— Begin GIVEN DATA —
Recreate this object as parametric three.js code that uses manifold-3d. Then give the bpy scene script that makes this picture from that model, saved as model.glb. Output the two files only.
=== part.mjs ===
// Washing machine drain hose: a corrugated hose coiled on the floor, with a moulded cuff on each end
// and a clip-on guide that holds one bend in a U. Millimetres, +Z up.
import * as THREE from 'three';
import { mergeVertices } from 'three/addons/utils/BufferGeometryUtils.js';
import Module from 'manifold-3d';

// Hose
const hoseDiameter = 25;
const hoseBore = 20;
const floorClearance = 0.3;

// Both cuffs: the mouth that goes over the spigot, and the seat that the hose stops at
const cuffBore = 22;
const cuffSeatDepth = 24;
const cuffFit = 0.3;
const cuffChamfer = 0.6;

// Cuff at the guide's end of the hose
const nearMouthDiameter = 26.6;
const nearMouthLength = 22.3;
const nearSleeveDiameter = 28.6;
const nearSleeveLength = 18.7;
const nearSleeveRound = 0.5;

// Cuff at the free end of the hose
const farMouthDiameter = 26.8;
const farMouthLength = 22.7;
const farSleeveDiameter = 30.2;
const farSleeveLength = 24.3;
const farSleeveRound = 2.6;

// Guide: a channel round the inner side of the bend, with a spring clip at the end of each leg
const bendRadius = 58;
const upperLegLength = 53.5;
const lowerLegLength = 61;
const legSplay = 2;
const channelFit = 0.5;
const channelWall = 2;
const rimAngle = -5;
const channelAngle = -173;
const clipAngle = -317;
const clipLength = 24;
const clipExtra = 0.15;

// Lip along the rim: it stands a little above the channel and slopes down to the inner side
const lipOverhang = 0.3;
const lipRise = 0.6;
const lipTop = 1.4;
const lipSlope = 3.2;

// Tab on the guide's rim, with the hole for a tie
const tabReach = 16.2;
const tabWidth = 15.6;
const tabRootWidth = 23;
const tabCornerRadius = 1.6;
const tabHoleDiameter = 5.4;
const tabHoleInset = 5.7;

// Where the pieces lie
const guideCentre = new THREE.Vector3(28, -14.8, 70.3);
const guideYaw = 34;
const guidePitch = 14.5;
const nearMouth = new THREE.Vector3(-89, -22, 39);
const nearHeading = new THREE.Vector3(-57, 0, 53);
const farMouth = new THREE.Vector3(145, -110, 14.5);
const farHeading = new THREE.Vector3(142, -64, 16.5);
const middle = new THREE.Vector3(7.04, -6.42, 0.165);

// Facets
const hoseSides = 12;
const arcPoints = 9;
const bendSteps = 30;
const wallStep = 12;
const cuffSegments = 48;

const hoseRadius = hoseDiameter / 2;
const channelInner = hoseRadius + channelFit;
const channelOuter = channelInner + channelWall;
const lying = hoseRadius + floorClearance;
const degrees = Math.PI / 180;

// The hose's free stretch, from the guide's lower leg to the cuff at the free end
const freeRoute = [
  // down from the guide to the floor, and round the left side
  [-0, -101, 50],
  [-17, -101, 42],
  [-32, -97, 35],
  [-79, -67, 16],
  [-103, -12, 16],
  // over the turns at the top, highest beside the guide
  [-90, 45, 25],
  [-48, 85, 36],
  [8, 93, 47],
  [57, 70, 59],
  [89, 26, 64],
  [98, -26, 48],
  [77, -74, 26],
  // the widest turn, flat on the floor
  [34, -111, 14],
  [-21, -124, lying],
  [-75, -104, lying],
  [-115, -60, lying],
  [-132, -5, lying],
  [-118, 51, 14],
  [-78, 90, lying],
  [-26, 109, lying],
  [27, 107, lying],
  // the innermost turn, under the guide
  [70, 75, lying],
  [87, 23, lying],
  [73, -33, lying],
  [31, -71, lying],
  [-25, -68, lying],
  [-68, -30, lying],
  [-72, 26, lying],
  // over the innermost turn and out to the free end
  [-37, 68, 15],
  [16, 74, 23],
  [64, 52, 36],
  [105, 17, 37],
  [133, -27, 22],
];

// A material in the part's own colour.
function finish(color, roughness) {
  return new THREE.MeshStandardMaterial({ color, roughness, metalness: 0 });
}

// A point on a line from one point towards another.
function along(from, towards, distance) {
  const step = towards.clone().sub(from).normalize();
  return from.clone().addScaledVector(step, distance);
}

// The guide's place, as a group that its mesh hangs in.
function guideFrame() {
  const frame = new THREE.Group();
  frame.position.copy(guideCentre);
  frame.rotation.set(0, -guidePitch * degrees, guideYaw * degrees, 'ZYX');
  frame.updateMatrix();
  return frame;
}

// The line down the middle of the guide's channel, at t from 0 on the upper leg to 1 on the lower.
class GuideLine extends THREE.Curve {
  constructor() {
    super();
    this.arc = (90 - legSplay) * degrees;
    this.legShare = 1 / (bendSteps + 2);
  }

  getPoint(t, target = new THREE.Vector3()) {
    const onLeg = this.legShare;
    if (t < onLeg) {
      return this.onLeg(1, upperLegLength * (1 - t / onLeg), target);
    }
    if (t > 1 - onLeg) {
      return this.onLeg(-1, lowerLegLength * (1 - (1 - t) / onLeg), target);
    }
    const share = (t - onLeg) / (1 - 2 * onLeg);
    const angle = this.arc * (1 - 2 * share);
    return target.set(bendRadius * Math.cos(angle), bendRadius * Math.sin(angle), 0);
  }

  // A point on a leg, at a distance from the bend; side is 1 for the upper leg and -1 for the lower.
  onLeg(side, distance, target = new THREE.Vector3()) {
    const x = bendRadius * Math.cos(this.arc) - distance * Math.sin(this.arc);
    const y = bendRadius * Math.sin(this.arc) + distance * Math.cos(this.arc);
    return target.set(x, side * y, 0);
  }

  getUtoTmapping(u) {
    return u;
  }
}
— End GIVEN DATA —
#### SET TASK
Look for lines containing the string "from" and copy them all.

#### TASK SOLUTION
Recreate this object as parametric three.js code that uses manifold-3d. Then give the bpy scene script that makes this picture from that model, saved as model.glb. Output the two files only.
import * as THREE from 'three';
import { mergeVertices } from 'three/addons/utils/BufferGeometryUtils.js';
import Module from 'manifold-3d';
// The hose's free stretch, from the guide's lower leg to the cuff at the free end
  // down from the guide to the floor, and round the left side
// A point on a line from one point towards another.
function along(from, towards, distance) {
  const step = towards.clone().sub(from).normalize();
  return from.clone().addScaledVector(step, distance);
// The line down the middle of the guide's channel, at t from 0 on the upper leg to 1 on the lower.
  // A point on a leg, at a distance from the bend; side is 1 for the upper leg and -1 for the lower.